Not sure mate, in the day I did seem a little smoother but not that Fukcing smooth.lol......maybe it was because i wasnt smilling as i had cramp in my right oblique ha... who knows.... :whistling: ..

steve


----------



## 3752 (Jan 7, 2005)

bigsteve1974 said:


> class 4 is the guy in the overall in the black trunks.....
> 
> Steve


ok cheers Steve.....mmmm

is seabourne in the blue trunks? if so then i would love a judge to point out how he lost to the class one guy in the overall? no disrespect to the class one guy but he is smooth in both the legs and abs....


----------



## jjb1 (Jun 28, 2007)

4th pic down, not sure what class that is but the guy to the far left is a natural

antonio he also does bnbf and gets in unreal shape with no meds at all


----------



## big silver back (Jan 17, 2009)

I think Tony Seabourn should have had the overall, awsome condition, hard as a rock. Brilliant pics from Martin as usual


----------



## Martin Jones (Apr 14, 2009)

Pscarb said:


> ok cheers Steve.....mmmm
> 
> is seabourne in the blue trunks? if so then i would love a judge to point out how he lost to the class one guy in the overall? no disrespect to the class one guy but he is smooth in both the legs and abs....

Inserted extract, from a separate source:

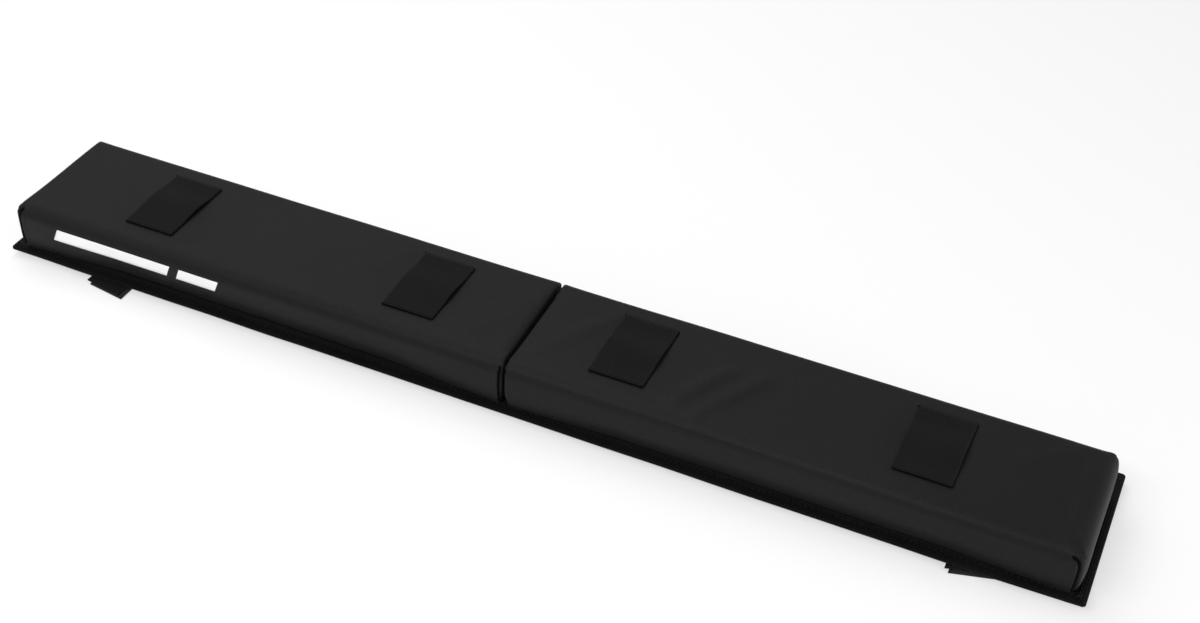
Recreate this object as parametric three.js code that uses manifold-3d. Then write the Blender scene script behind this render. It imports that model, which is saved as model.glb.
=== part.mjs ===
// A padded sleeve for one car roof bar: two foam blocks in sewn covers on one stiff base panel,
// with four strap loops on top and two wrap closures folded flat underneath.
// Millimetres, +Z up. X runs along the pad, the front long side faces -Y, and the pad lies on z = 0.
import * as THREE from 'three';
import { mergeVertices } from 'three/addons/utils/BufferGeometryUtils.js';
import Module from 'manifold-3d';

const wasm = await Module();
wasm.setup();

// Base panel: one stiff sheet under both halves, with a thinner rim for the binding
const panelLength = 711;
const panelThickness = 3;
const panelCornerRadius = 2;
const frontMargin = 2;
const rearMargin = 21;
const leftMargin = 7.5;

// Edge binding: tape folded over the rim, flush with the panel's faces
const bindingWidth = 7;
const bindingThickness = 0.7;

// Covers: sewn woven shells, open underneath
const podWidth = 91;
const podHeight = 33.5;
const leftPodLength = 349.8;
const rightPodLength = 348;
const grooveWidth = 1.2;
const coverWall = 1;
const bottomTuck = 2.5;
const rightEndTuck = 6;
const bulgeHeight = 0.5;
const frontTopRadius = 9;
const rearTopRadius = 6;
const leftEndTopRadius = 4;
const rightEndTopRadius = 10;
const grooveTopRadius = 2;
const leftCornerRadius = 4;
const rightCornerRadius = 7;
const grooveCornerRadius = 2;

// Strap loops on top: webbing sewn down at its front and rear ends, arched between them
const loopWidth = 35;
const loopLength = 57;
const loopThickness = 1.2;
const loopArch = 2;
const loopSewnEnd = 9;
const loopOffsetY = 1.5;
const outerLeftLoopFromEnd = 91;
const innerLeftLoopFromGroove = 71.5;
const innerRightLoopFromGroove = 65.5;
const outerRightLoopFromEnd = 98;

// Wrap closures: a hook strap from the rear margin and a loop strap from the front, closed on each other
const strapWidth = 27;
const strapThickness = 1.4;
const strapFromLeftEnd = 78.5;
const strapFromRightEnd = 61;
const leftStrapReach = 8;
const leftStrapSlant = 4;
const rightStrapReach = 3;
const rightStrapSlant = 7.5;
const hookStrapRearInset = 4;
const strapOverlap = 40;
const strapRamp = 12;
const loopStrapSetback = 1;
const loopStrapShift = 2.5;

// Clearances and curve fineness
const clearance = 0.3;
const arcSteps = 7;
const archSteps = 12;

// Heights and long edges that the pieces share
const panelBottom = 2 * (strapThickness + clearance);
const panelTop = panelBottom + panelThickness;
const podBottom = panelTop + clearance;
const podTop = panelTop + podHeight;
const panelWidth = frontMargin + podWidth + rearMargin;
const panelRear = (panelWidth + leftStrapReach) / 2;
const panelFront = panelRear - panelWidth;
const panelLeft = -panelLength / 2;
const podFront = panelFront + frontMargin;
const podRear = podFront + podWidth;
const grooveLeft = panelLeft + leftMargin + leftPodLength;
const grooveRight = grooveLeft + grooveWidth;

const fabric = { color: 0x1f2022, roughness: 0.75, metalness: 0 };
const webbing = { color: 0x141415, roughness: 0.9, metalness: 0 };
const tape = { color: 0x1a1a1b, roughness: 0.85, metalness: 0 };
const panelCloth = { color: 0x161617, roughness: 0.8, metalness: 0 };
const foam = { color: 0x3a3a3a, roughness: 0.95, metalness: 0 };

// A closed mesh as a solid for joining and cutting
function toSolid(geometry) {
  geometry.deleteAttribute('normal');
  geometry.deleteAttribute('uv');
  const merged = mergeVertices(geometry, 1e-4);
  return new wasm.Manifold(new wasm.Mesh({
    numProp: 3,
    vertProperties: new Float32Array(merged.attributes.position.array),
    triVerts: new Uint32Array(merged.index.array),
  }));
}

// A solid back as a mesh geometry
function toGeometry(solid) {
  const mesh = solid.getMesh();
  const geometry = new THREE.BufferGeometry();
  geometry.setAttribute('position', new THREE.BufferAttribute(new Float32Array(mesh.vertProperties), 3));
  geometry.setIndex(new THREE.BufferAttribute(new Uint32Array(mesh.triVerts), 1));
  geometry.computeVertexNormals();
  return geometry;
}

// A shape drawn in two axes and extruded between two places on the third
function extruded(shape, axis, from, to) {
  const geometry = new THREE.ExtrudeGeometry(shape, {
    depth: to - from, bevelEnabled: false, curveSegments: arcSteps, steps: 1,
  });
  const place = new THREE.Matrix4();
  if (axis === 'x') {
    place.makeBasis(new THREE.Vector3(0, 1, 0), new THREE.Vector3(0, 0, 1), new THREE.Vector3(1, 0, 0));
    place.setPosition(from, 0, 0);
  } else if (axis === 'y') {
    place.makeBasis(new THREE.Vector3(1, 0, 0), new THREE.Vector3(0, 0, 1), new THREE.Vector3(0, -1, 0));
    place.setPosition(0, to, 0);
  } else {
    place.setPosition(0, 0, from);
  }
  return toSolid(geometry.applyMatrix4(place));
}

// A rectangle in plan, with one corner radius for its left corners and one for its right
function planOutline(left, right, front, rear, leftRadius, rightRadius) {
  const shape = new THREE.Shape();
  shape.moveTo(left + leftRadius, front);
  shape.lineTo(right - rightRadius, front);
  shape.absarc(right - rightRadius, front + rightRadius, rightRadius, -Math.PI / 2, 0, false);
  shape.lineTo(right, rear - rightRadius);
  shape.absarc(right - rightRadius, rear - rightRadius, rightRadius, 0, Math.PI / 2, false);
  shape.lineTo(left + leftRadius, rear);
  shape.absarc(left + leftRadius, rear - leftRadius, leftRadius, Math.PI / 2, Math.PI, false);
  shape.lineTo(left, front + leftRadius);
  shape.absarc(left + leftRadius, front + leftRadius, leftRadius, Math.PI, Math.PI * 1.5, false);
  return shape;
}

// An upright section of a stuffed cover: rounded at the top, widest below its middle, tucked in at its foot
function stuffedSection(low, high, bottom, top, lowRadius, highRadius, highTuck) {
  const widest = podBottom + (podTop - podBottom) * bulgeHeight;
  const shape = new THREE.Shape();
  shape.moveTo(low + bottomTuck, bottom);
  shape.lineTo(high - highTuck, bottom);
  shape.quadraticCurveTo(high, (bottom + widest) / 2, high, widest);
  shape.lineTo(high, top - highRadius);
  shape.absarc(high - highRadius, top - highRadius, highRadius, 0, Math.PI / 2, false);
  shape.lineTo(low + lowRadius, top);
  shape.absarc(low + lowRadius, top - lowRadius, lowRadius, Math.PI / 2, Math.PI, false);
  shape.lineTo(low, widest);
  shape.quadraticCurveTo(low, (bottom + widest) / 2, low + bottomTuck, bottom);
  return shape;
}

// The rounded form of one half, drawn in from the cover's outside by an inset on every side but its foot
function podForm(pod, inset, foot) {
  const left = pod.left + inset;
  const right = pod.right - inset;
  const front = podFront + inset;
  const rear = podRear - inset;
  const top = podTop - inset;
  const across = stuffedSection(front, rear, foot, top,
    frontTopRadius - inset, rearTopRadius - inset, bottomTuck);
  const along = stuffedSection(left, right, foot, top,
    pod.leftTop - inset, pod.rightTop - inset, pod.rightTuck);
  const plan = planOutline(left, right, front, rear, pod.leftCorner - inset, pod.rightCorner - inset);
  return extruded(across, 'x', left, right)
    .intersect(extruded(along, 'y', front, rear))
    .intersect(extruded(plan, 'z', foot, top));
}

// A sewn cover: the outside form less a form one wall smaller that runs out at the foot
function coverSolid(pod) {
  return podForm(pod, 0, podBottom).subtract(podForm(pod, coverWall, podBottom - clearance));
}

// The foam inside a cover
function foamSolid(pod) {
  return podForm(pod, coverWall + clearance, podBottom);
}

// The panel's outline, drawn in from its binding by an inset
function panelOutline(inset) {
  const radius = Math.max(panelCornerRadius - inset, 0.5);
  return planOutline(panelLeft + inset, panelLeft + panelLength - inset,
    panelFront + inset, panelRear - inset, radius, radius);
}

// The stiff panel: full thickness inside the binding, and a thin rim that the binding folds over
function panelSolid() {
  const skin = bindingThickness + clearance;
  return extruded(panelOutline(bindingWidth + clearance), 'z', panelBottom, panelTop)
    .add(extruded(panelOutline(skin), 'z', panelBottom + skin, panelTop - skin));
}

// The folded tape round the panel's rim
function bindingSolid() {
  return extruded(panelOutline(0), 'z', panelBottom, panelTop)
    .subtract(extruded(panelOutline(bindingWidth), 'z', panelBottom - clearance, panelTop + clearance))
    .subtract(extruded(panelOutline(bindingThickness), 'z',
      panelBottom + bindingThickness, panelTop - bindingThickness));
}

// A webbing loop on top of the pad: flat sewn ends and a low arch between them
function loopSolid(centreX) {
  const front = (podFront + podRear - loopLength) / 2 + loopOffsetY;
  const span = loopLength - 2 * loopSewnEnd;
  const under = podTop + clearance;
  const heights = Array.from({ length: archSteps + 1 }, (unused, step) => ({
    y: front + loopSewnEnd + span * step / archSteps,
    z: under + loopArch * (1 - Math.cos(2 * Math.PI * step / archSteps)) / 2,
  }));
  const shape = new THREE.Shape();
  shape.moveTo(front, under);
  heights.forEach(({ y, z }) => shape.lineTo(y, z));
  shape.lineTo(front + loopLength, under);
  shape.lineTo(front + loopLength, under + loopThickness);
  heights.reverse().forEach(({ y, z }) => shape.lineTo(y, z + loopThickness));
  shape.lineTo(front, under + loopThickness);
  return extruded(shape, 'x', centreX - loopWidth / 2, centreX + loopWidth / 2);
}

// A strap's outline in plan, its front end cut at a slant: a positive slant cuts back the left corner
function strapPlan(centreX, tip, slant, rear) {
  const shape = new THREE.Shape();
  shape.moveTo(centreX - strapWidth / 2, tip + Math.max(slant, 0));
  shape.lineTo(centreX + strapWidth / 2, tip + Math.max(-slant, 0));
  shape.lineTo(centreX + strapWidth / 2, rear);
  shape.lineTo(centreX - strapWidth / 2, rear);
  return shape;
}

// The lower strap of a closure: sewn under the rear margin, stepping down below the upper strap
function hookStrapSolid(closure) {
  const tip = panelFront - closure.reach;
  const rear = panelRear - hookStrapRearInset;
  const stepEnd = panelFront + strapOverlap + clearance;
  const high = panelBottom - clearance;
  const side = new THREE.Shape();
  side.moveTo(tip, 0);
  side.lineTo(stepEnd, 0);
  side.lineTo(stepEnd + strapRamp, high - strapThickness);
  side.lineTo(rear, high - strapThickness);
  side.lineTo(rear, high);
  side.lineTo(stepEnd + strapRamp, high);
  side.lineTo(stepEnd, strapThickness);
  side.lineTo(tip, strapThickness);
  return extruded(side, 'x', closure.x - strapWidth / 2, closure.x + strapWidth / 2)
    .intersect(extruded(strapPlan(closure.x, tip, closure.slant, rear), 'z', 0, panelBottom));
}

// The upper strap of a closure: flat between the panel and the lower strap
function loopStrapSolid(closure) {
  const tip = panelFront - closure.reach + loopStrapSetback;
  const low = strapThickness + clearance;
  const plan = strapPlan(closure.x - loopStrapShift, tip, closure.slant, panelFront + strapOverlap);
  return extruded(plan, 'z', low, low + strapThickness);
}

const leftPod = {
  left: grooveLeft - leftPodLength,
  right: grooveLeft,
  leftTop: leftEndTopRadius,
  rightTop: grooveTopRadius,
  rightTuck: bottomTuck,
  leftCorner: leftCornerRadius,
  rightCorner: grooveCornerRadius,
};
const rightPod = {
  left: grooveRight,
  right: grooveRight + rightPodLength,
  leftTop: grooveTopRadius,
  rightTop: rightEndTopRadius,
  rightTuck: rightEndTuck,
  leftCorner: grooveCornerRadius,
  rightCorner: rightCornerRadius,
};
const leftClosure = { x: panelLeft + strapFromLeftEnd, reach: leftStrapReach, slant: leftStrapSlant };
const rightClosure = {
  x: panelLeft + panelLength - strapFromRightEnd,
  reach: rightStrapReach,
  slant: -rightStrapSlant,
};

const pad = new THREE.Group();

// Adds one named piece of the pad
function addPiece(name, solid, look) {
  const mesh = new THREE.Mesh(toGeometry(solid), new THREE.MeshStandardMaterial(look));
  mesh.name = name;
  pad.add(mesh);
}

addPiece('base_panel', panelSolid(), panelCloth);
addPiece('edge_binding', bindingSolid(), tape);
addPiece('left_cover', coverSolid(leftPod), fabric);
addPiece('right_cover', coverSolid(rightPod), fabric);
addPiece('left_foam_block', foamSolid(leftPod), foam);
addPiece('right_foam_block', foamSolid(rightPod), foam);
addPiece('outer_left_loop', loopSolid(leftPod.left + outerLeftLoopFromEnd), webbing);
addPiece('inner_left_loop', loopSolid(grooveLeft - innerLeftLoopFromGroove), webbing);
addPiece('inner_right_loop', loopSolid(grooveRight + innerRightLoopFromGroove), webbing);
addPiece('outer_right_loop', loopSolid(rightPod.right - outerRightLoopFromEnd), webbing);
addPiece('left_hook_strap', hookStrapSolid(leftClosure), webbing);
addPiece('right_hook_strap', hookStrapSolid(rightClosure), webbing);
addPiece('left_loop_strap', loopStrapSolid(leftClosure), webbing);
addPiece('right_loop_strap', loopStrapSolid(rightClosure), webbing);

export default pad;
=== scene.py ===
import math
import bmesh
import bpy
import numpy as np
from mathutils import Matrix, Vector, noise
from mathutils.bvhtree import BVHTree


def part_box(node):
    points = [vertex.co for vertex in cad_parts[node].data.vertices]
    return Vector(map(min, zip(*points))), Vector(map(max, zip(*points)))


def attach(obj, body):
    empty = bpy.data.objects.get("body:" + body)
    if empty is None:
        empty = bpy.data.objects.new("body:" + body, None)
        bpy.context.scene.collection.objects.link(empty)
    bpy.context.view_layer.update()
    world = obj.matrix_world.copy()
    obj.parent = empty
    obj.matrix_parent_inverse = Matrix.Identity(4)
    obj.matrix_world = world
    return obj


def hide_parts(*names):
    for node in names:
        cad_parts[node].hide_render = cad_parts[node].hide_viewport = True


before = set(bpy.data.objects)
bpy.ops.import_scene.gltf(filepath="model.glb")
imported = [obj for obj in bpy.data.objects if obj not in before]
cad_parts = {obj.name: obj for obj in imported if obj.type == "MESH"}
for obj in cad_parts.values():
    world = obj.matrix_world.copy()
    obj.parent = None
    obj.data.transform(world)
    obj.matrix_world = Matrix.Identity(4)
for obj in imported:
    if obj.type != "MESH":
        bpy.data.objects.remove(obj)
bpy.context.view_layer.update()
scene = bpy.context.scene
print("frame loaded:", len(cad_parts), "nodes")


# Small helpers

def srgb(hexColour):
    channels = [int(hexColour[i:i + 2], 16) / 255 for i in (1, 3, 5)]
    linear = [c / 12.92 if c <= 0.04045 else ((c + 0.055) / 1.055) ** 2.4 for c in channels]
    return (*linear, 1.0)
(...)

Yes I agree, one of the best conditioned guys of the night.

Sorry mate no pics of Class 4, I missed that one as I was back stage.


----------



## Martin Jones (Apr 14, 2009)

big silver back said:


> I think Tony Seabourn should have had the overall, awsome condition, hard as a rock. Brilliant pics from Martin as usual


Cheers mate. I wouldn't say Brillant pics though, the lighting was rubbish so that didn't help. Still getting used to photography, unfortunately not enough time to practice.


----------



## Martin Jones (Apr 14, 2009)

Here's a few of the winner of the first timers


----------



## Martin Jones (Apr 14, 2009)

Here's two more of Steve


----------



## big silver back (Jan 17, 2009)

Martin Jones said:


> Here's two more of Steve


 Ha ha fcuking HUGE!!!!


----------



## neilarms (Dec 1, 2009)

Its such a fcker when they get it wrong surely they know how important it is to the person competeing and how ****ty it is to hear"You got robbed" or "You were misplaced". I know what its like was robbed in the Britain 04 as a Novice Seabourne Won that hands down surely the judges could see that on the night if we can see it in pictures...... Strange and frustrating


----------



## bigsteve1974 (Jun 4, 2008)

good pictures mart.... natalie looked great.....

Steve


----------



## Martin Jones (Apr 14, 2009)

Thanks Steve. Yeah she is certainly on her way mate.


----------



## 3752 (Jan 7, 2005)

i did say last year in the car park that she would be hard to beat this year Martin.....


----------



## Martin Jones (Apr 14, 2009)

Pscarb said:


> i did say last year in the car park that she would be hard to beat this year Martin.....


Yes. I hope so mate...

Hope your prep is going well mate.


----------



## 3752 (Jan 7, 2005)

it is ticking along buddy should show up at the finals in my best ever condition ....see ya there mate


----------



## Martin Jones (Apr 14, 2009)

That's great Paul. Will see you there too.


----------